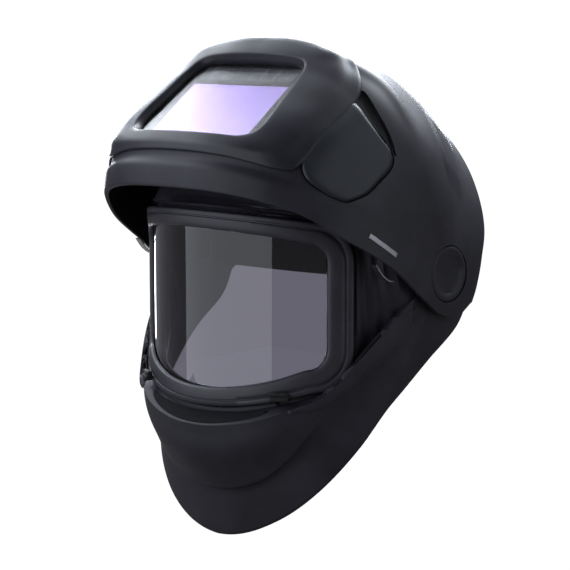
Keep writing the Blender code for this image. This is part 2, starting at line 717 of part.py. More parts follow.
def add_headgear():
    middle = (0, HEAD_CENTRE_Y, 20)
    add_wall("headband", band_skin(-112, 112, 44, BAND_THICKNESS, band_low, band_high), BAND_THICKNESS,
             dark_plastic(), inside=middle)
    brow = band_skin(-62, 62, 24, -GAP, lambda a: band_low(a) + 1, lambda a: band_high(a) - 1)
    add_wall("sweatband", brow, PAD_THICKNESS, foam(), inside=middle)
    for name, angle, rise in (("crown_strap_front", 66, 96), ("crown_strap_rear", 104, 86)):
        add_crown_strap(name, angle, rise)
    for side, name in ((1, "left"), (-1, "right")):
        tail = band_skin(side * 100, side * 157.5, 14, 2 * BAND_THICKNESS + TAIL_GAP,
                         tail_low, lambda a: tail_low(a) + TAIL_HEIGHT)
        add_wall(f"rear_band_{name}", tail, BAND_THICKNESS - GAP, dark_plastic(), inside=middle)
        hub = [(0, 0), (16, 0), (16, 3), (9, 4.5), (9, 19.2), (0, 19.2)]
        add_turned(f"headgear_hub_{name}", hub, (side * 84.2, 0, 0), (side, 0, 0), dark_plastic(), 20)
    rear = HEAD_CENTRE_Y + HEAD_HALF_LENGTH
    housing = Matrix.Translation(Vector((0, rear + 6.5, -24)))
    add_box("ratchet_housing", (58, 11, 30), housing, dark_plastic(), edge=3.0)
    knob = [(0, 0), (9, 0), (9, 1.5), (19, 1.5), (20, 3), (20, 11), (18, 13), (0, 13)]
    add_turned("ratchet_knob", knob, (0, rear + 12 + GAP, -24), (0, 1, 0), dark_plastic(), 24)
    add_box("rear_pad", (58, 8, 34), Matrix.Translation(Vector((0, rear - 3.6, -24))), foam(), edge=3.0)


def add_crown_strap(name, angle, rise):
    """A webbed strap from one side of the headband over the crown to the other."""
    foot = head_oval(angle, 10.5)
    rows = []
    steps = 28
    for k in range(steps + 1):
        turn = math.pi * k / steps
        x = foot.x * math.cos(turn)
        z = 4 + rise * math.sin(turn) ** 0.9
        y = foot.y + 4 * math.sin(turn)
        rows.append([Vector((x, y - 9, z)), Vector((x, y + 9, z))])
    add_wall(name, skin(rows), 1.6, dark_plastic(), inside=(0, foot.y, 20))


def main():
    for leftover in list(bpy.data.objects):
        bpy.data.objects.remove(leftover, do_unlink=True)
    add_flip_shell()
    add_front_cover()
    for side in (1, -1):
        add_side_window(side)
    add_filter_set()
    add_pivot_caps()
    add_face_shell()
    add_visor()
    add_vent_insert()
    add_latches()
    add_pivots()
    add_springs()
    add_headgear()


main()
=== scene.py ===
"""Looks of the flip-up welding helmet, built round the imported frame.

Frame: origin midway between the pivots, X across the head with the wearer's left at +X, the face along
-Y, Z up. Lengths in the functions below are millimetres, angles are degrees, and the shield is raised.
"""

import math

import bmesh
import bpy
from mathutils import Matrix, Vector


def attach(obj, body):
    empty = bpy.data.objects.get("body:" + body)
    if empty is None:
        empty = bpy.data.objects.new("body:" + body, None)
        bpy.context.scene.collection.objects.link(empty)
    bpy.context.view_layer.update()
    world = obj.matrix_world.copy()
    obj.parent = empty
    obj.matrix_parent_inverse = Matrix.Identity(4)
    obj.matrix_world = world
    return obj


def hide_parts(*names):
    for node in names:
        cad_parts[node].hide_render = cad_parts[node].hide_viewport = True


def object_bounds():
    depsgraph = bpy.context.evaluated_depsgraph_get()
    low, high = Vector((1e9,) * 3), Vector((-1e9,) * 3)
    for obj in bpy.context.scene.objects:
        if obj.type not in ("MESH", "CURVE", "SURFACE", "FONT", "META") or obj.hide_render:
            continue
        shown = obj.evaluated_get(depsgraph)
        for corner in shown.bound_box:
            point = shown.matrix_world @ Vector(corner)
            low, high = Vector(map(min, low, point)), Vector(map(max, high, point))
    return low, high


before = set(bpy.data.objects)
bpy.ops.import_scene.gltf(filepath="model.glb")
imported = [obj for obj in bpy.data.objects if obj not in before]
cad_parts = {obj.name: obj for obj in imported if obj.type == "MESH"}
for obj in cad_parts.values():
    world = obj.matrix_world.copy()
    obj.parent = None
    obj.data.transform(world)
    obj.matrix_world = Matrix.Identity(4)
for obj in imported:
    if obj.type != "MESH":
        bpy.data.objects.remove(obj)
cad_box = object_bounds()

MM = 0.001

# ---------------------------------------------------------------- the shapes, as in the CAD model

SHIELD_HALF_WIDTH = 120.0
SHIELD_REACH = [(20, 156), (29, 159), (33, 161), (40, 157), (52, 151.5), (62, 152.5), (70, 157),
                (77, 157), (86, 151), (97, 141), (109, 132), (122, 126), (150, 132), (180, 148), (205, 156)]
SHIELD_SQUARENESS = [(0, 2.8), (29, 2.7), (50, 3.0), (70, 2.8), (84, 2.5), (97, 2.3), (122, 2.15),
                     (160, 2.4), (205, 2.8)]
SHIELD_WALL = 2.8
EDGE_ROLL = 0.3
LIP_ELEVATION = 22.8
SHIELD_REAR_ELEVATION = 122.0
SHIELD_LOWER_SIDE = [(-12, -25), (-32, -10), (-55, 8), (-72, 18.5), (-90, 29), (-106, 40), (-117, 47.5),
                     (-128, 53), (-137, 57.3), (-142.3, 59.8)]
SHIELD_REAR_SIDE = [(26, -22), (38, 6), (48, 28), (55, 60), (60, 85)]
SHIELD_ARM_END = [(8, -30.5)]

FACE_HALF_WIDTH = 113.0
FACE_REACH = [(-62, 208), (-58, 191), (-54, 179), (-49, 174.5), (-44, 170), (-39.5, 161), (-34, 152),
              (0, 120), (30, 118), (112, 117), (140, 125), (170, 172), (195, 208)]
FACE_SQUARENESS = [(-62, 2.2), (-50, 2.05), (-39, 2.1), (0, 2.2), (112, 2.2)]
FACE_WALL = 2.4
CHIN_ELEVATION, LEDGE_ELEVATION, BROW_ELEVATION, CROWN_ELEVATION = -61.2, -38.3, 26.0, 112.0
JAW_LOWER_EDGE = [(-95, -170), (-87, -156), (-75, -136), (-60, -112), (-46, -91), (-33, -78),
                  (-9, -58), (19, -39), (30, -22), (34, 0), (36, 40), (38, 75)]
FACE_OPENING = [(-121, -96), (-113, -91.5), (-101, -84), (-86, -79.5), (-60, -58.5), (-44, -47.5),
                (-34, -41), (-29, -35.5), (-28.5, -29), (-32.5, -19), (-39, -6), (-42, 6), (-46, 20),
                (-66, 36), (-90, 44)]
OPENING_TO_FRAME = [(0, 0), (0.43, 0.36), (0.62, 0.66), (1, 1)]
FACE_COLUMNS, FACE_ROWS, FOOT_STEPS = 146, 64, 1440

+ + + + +

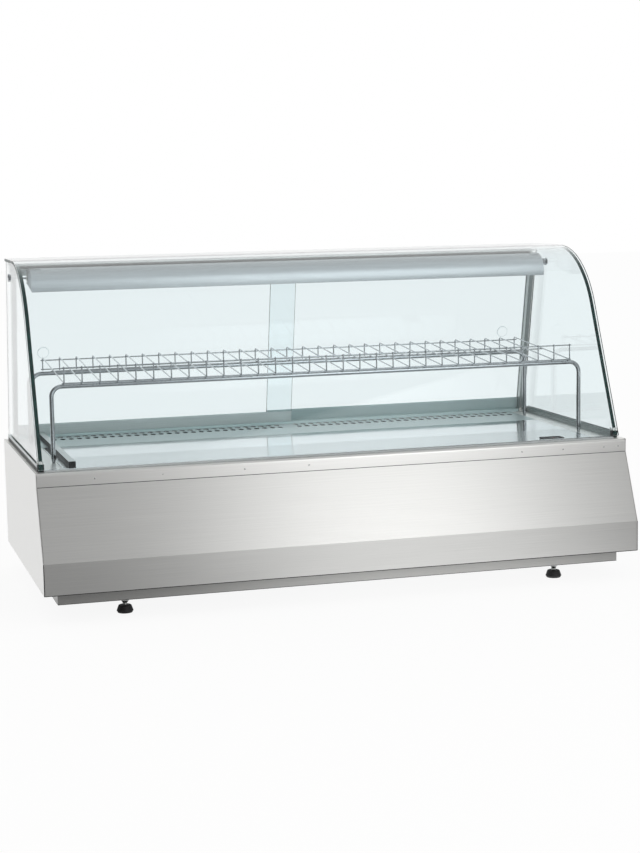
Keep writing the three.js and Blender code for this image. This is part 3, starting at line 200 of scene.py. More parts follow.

+ + + + +

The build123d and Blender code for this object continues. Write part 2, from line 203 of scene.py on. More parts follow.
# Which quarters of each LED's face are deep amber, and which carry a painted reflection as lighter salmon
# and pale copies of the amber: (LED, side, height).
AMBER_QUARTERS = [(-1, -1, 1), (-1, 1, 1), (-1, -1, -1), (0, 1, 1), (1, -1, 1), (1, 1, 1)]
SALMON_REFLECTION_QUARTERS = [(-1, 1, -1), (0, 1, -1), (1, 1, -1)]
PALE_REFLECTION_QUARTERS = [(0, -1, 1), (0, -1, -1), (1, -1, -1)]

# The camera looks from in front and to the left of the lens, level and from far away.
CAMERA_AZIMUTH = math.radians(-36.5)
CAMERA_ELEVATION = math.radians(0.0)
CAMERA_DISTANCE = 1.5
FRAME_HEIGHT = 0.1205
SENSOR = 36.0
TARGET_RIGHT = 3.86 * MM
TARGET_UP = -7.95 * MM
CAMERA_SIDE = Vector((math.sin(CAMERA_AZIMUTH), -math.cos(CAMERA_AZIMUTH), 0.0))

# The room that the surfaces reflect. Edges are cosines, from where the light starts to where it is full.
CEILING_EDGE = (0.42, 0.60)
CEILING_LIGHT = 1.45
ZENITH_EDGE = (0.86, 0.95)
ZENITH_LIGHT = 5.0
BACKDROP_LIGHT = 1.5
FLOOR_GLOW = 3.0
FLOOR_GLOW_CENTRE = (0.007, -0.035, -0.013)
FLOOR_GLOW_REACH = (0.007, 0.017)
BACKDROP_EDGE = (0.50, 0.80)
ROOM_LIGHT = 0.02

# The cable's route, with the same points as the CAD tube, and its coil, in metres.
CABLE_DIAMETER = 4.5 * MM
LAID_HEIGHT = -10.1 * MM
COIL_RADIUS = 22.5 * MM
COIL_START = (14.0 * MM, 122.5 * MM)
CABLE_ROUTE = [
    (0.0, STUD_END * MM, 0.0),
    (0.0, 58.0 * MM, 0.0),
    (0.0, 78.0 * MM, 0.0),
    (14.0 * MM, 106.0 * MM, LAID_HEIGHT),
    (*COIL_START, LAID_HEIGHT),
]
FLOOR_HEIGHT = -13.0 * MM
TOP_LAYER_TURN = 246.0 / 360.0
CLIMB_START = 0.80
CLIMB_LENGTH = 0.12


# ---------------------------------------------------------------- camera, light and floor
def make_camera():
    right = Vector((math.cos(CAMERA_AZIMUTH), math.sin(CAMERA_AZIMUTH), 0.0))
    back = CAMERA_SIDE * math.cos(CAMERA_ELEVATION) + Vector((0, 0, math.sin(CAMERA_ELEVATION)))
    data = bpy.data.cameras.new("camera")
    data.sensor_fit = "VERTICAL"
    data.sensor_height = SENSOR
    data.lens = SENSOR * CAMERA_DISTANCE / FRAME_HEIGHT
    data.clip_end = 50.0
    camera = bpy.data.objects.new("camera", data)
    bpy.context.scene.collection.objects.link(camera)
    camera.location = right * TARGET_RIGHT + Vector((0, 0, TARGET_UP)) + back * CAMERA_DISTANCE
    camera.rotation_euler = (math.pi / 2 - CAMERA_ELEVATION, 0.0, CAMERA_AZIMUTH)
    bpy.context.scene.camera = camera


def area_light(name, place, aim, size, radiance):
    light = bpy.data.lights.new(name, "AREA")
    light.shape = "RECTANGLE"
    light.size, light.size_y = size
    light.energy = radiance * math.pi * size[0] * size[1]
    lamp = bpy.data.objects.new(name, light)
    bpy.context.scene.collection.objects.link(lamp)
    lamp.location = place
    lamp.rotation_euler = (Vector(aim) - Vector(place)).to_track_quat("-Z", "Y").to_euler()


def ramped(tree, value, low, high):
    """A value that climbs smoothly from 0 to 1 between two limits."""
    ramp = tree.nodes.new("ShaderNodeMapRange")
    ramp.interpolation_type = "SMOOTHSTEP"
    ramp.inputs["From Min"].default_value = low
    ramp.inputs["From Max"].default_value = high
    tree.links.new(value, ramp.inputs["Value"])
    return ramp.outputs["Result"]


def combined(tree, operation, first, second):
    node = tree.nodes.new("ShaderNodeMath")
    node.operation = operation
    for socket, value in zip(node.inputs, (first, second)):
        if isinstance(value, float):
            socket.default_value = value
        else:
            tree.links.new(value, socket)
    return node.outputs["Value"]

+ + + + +

### [BRIEF]
Where a line of the entries contains the word "imported", copy that line.

### [COMPLETE RESPONSE]
"""Looks of the flip-up welding helmet, built round the imported frame.
imported = [obj for obj in bpy.data.objects if obj not in before]
cad_parts = {obj.name: obj for obj in imported if obj.type == "MESH"}
for obj in imported:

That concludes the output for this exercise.